Po publikacji wizerunku mężczyzny policja otrzymała wiele informacji, ale żadne się nie potwierdziły. Wobec niewykrycia sprawcy śledztwo zostało umorzone we wrześniu 1996 roku.
Wcześniej nigdy nie przewijał się w postępowaniu
Po latach do sprawy powrócili policjanci z lubelskiego Archiwum X, którzy ponownie zweryfikowali wszystkie wątki śledztwa. Eksperci wykonali szereg nowoczesnych badań kryminalistycznych w tym m.in. badania genetyczne, daktyloskopijne, dokonano progresji wiekowej osoby widniejącej na fotografii. Kluczowa była również współpraca międzynarodowa.
"Wykonane czynności dały pozytywny efekt. W tym przypadku nie potwierdziła się niepisana zasada, że sprawca zabójstwa jest w pierwszym tomie akt. Jak się okazało, wytypowana osoba nigdy nie przewijała się w tym postępowaniu" – zwraca uwagę nadkom. Fijołek.
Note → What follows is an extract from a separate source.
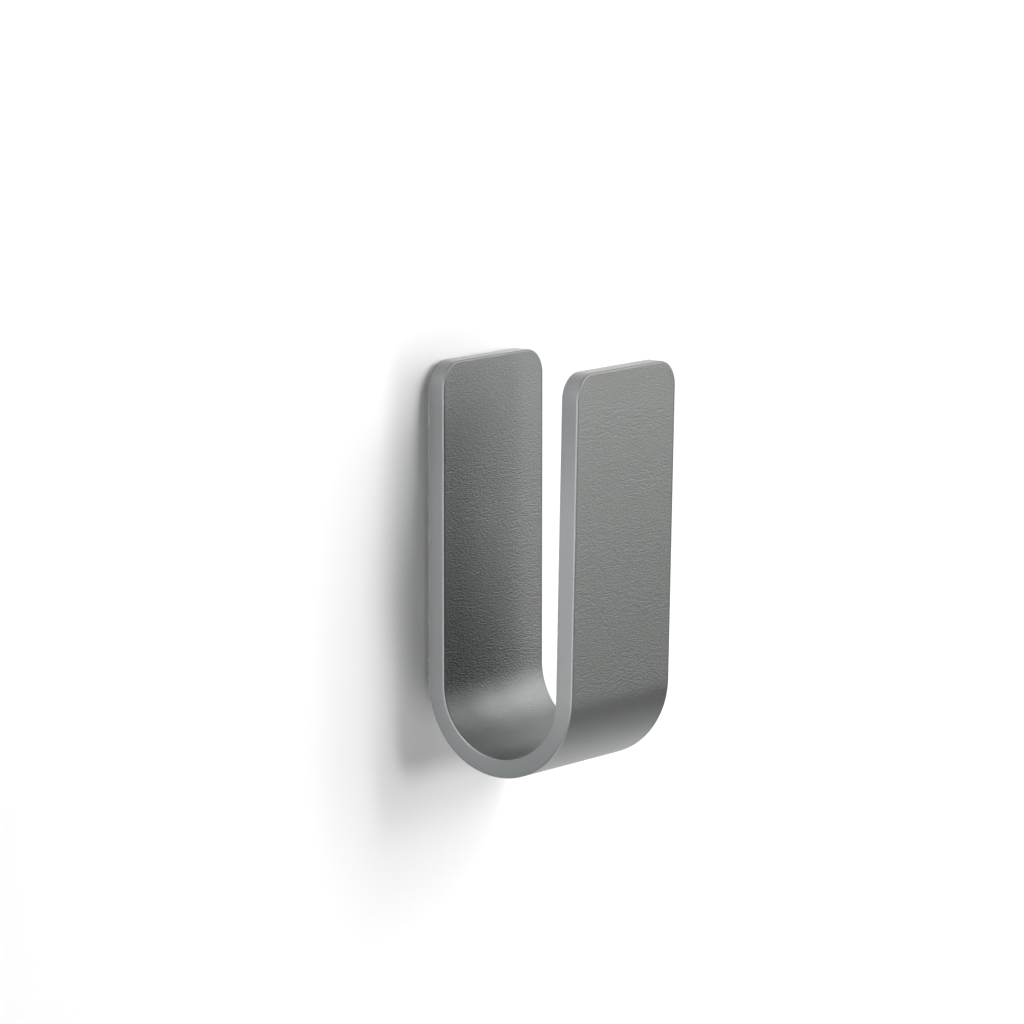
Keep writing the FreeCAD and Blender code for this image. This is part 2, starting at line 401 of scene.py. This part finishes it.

Zabił 32-letni wówczas białostoczanin
Policjanci ustalili, że zabójstwa dokonał 32-letni wówczas mieszkaniec Białegostoku, który przez ostatnich kilkanaście lat ukrywał się za granicą.
"Mężczyzna był nierozpoznany przez wszystkie te lata, ponieważ dokonując przestępstwa, posługiwał się skradzionym wcześniej dowodem osobistym z doklejonym swoim zdjęciem. Mężczyzna przed zrobieniem zdjęcia ucharakteryzował się do tego stopnia, iż nikt przez 29 lat od popełnienia zbrodni, pomimo licznych publikacji w ogólnopolskich mediach, nie rozpoznał go" – zaznacza rzecznik.
Przyznał się do winy i złożył wyjaśnienia
Podejrzany został zatrzymany w ubiegłym tygodniu na lotnisku Chopina w Warszawie. Prokuratura Okręgowa w Lublinie przedstawiła 61-latkowi zarzut zabójstwa oraz dokonania rozboju. Mężczyzna przyznał się do winy i złożył obszerne wyjaśnienia.
Zgodnie z obowiązującym w 1995 roku Kodeksem karnym grozi mu do 25 lat więzienia.